Will time tear us apart? Exploring the appeal of Joy Division 40 years on
The following opinion piece by Emeritus Professor David Rowe from the Institute for Culture and Society, was first published with full links on The Conversation(Opens in a new window).
In a previous century, I conducted doctoral fieldwork among the abandoned warehouses, smoky pubs and crumbling squats of the British post-punk, independent rock scene. How strange that I should become re-acquainted with that scene at the shimmering Sydney Opera House.
The occasion was Joy Division Orchestrated, performed not long after the 40th anniversary of the band’s landmark debut album Unknown Pleasures. Joy Division has been described as being “like the centre of a wheel” in continuing “to influence not just music, but graphic design, literature, film and more” four decades after the band died, along with its lead singer, Ian Curtis.
Saturday night’s show was only a remnant of the original group from Salford in Greater Manchester, as founder member Peter Hook substituted his estranged ex-bandmates with guest singers and musicians, not least the Metropolitan Orchestra. Of necessity, the show was radically different from the grungy club experience of its origins. In the hands of orchestrator/conductor Tim Crooks and musical director David Potts, the music was less angular and industrial.
With flesh-and-blood, classically-trained musicians replacing synthesisers, the sound was lush and tonally rich. Guest singer Mica Miller provided a different gender dimension to the songs of an all-male group. She and Hook took Curtis’s vocal role alongside Bastien Marshal, who sounds and looks like him.
Joy Division classics abounded, like the brooding Atmosphere and the disconcerting She’s Lost Control. Inevitably there was Love Will Tear Us Apart which, a decade after its release, came first in the inaugural Triple J Hottest 100, and again the following year. Plus whimsical surprises, like the bizarre, Malcolm McLaren-inspired mashup of that song and Captain and Tennille’s Love Will Keep Us Together.
But the music alone, despite its unquestionable and enhanced majesty, cannot entirely explain the enduring appeal of a band that existed for barely two years before Curtis took his own life.
Joy Division’s flame has been partially kept alive by its successor, New Order, formed in 1980 by the surviving members of the band: Hook, Bernard Sumner and Stephen Morris. New Order broke up a couple of times but is still going, though now without Hook. He and the band have had a long running legal dispute that was reportedly settled in 2017.
New Order’s innovative mix of electropop and dance music has been much more commercially successful than its parent band, which produced only two albums of original music and a handful of EPs and singles. But it could never compete with the power of Joy Division mythology.
In a familiar rock narrative of the beautiful corpse, the premature demise of Ian Curtis and Joy Division offered both pathos and mystery. Neither singer nor band could make embarrassing mistakes or reach some notional use-by date, touring the nostalgia circuit like the Sex Pistols, who inspired them to form in the first place.

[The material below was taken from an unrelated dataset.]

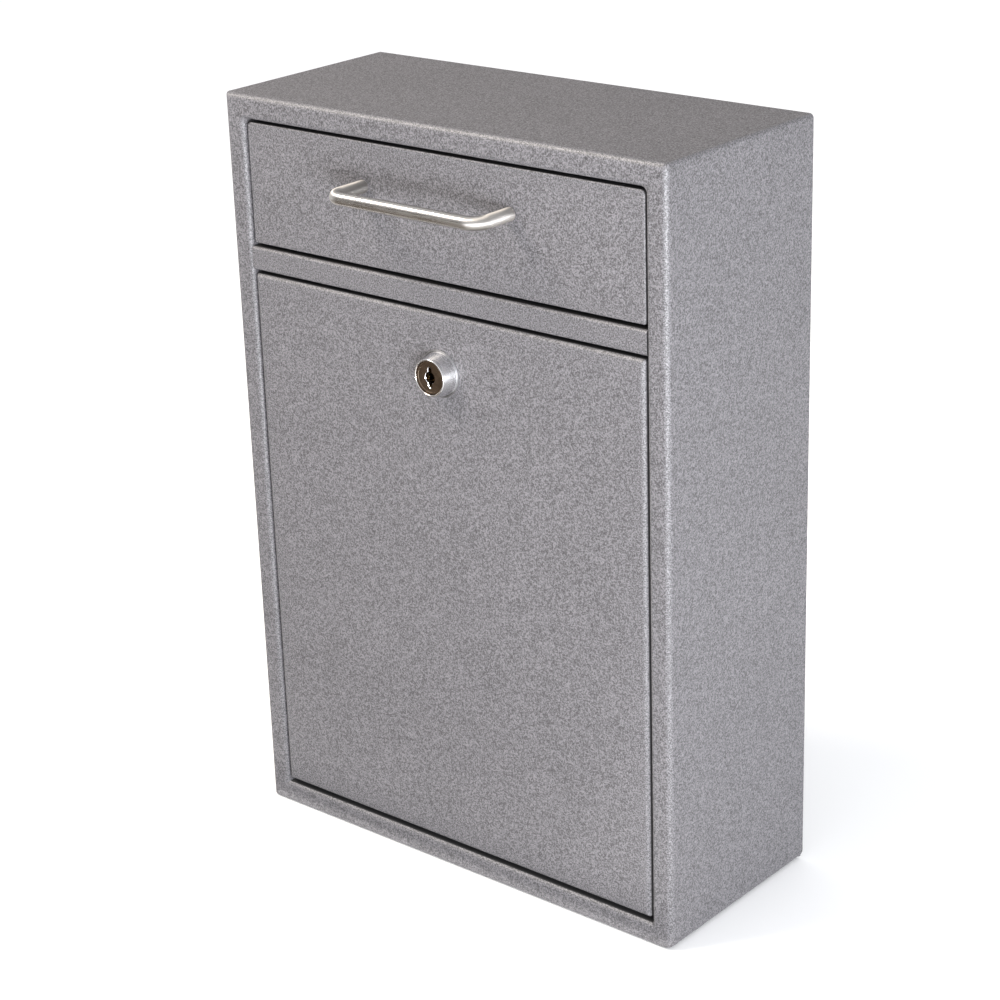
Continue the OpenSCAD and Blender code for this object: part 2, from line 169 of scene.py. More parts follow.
def new_piece(name, bm, smooth=True):
    """Turns a bmesh into an object with its faces turned outward."""
    bmesh.ops.recalc_face_normals(bm, faces=bm.faces)
    mesh = bpy.data.meshes.new(name)
    bm.to_mesh(mesh)
    bm.free()
    for polygon in mesh.polygons:
        polygon.use_smooth = smooth
    piece = bpy.data.objects.new(name, mesh)
    bpy.context.scene.collection.objects.link(piece)
    return piece


def bridge(bm, rings, closed=False):
    """Joins rings of equal length with quads. Returns the rings' vertices and the bands' faces."""
    rows = [[bm.verts.new(p) for p in ring] for ring in rings]
    pairs = list(zip(rows, rows[1:])) + ([(rows[-1], rows[0])] if closed else [])
    bands = []
    for low, high in pairs:
        count = len(low)
        band = []
        for i in range(count):
            k = (i + 1) % count
            band.append(bm.faces.new((low[i], low[k], high[k], high[i])))
        bands.append(band)
    return rows, bands


def loft(name, rings, closed=False, inner=()):
    """A solid through rings: open ends are capped, or the last ring joins the first. The bands
    whose numbers are in inner take the piece's second material."""
    bm = bmesh.new()
    rows, bands = bridge(bm, rings, closed)
    for i in inner:
        for face in bands[i]:
            face.material_index = 1
    if not closed:
        bm.faces.new(rows[0])
        bm.faces.new(rows[-1])
    return new_piece(name, bm)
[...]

Images of Joy Division, usually black-and-white, reveal four intense young men in the kind of authentic, working-class environment immortalised by The Smiths a few years later outside the Salford Lads Club. That famous picture was dominated by Morrissey – who has lived long enough to besmirch his own reputation – just as the glowering Ian Curtis compulsively draws the eye in Joy Division’s still photographs and videos.
When Curtis died, I recall a distraught letter to the New Musical Express, the most influential rock newspaper of the time, claiming that “he died for us”.
Even without such Christ-like imaginings of their late singer, Joy Division’s songs – by turns doomy and angry, edgy and reflective – still resonate in these paranoid times.
Produced under Thatcherism and Reaganism, amid the Cold War, deepening social inequality and the rise of the surveillance state, songs like Disorder, Dead Souls, Atrocity Exhibition, and Isolation exude disquiet and alienation. They could have been written today.
But at a deeper level the aura that formed around the band, and especially its tortured vocalist, evocatively expresses rock’s romantic mythology of dissident youth. It registers in Anton Corbijn’s film about the band, Control, and in the representation of Manchester’s Hacienda scene in which Joy Division is featured, in the film 24 Hour Party People.
Myth-laden yearnings aside, Joy Division’s slim back catalogue still repays repeated listening. Songs like Decades, from the epic album Closer, will resonate with inquisitive listeners yet to be born.
In the end, time and earthly foibles caught up with Joy Division. Punk was supposed to rewrite the rules of the decadent music business, and post-punk to take it beyond the frenetic world of One Chord Wonders into something more existentially enduring.
The known-unknown pleasures of Joy Division Orchestrated are reminders of why the music of this short-lived band remains potent even if the human relationships that made it possible have been torn apart. Again.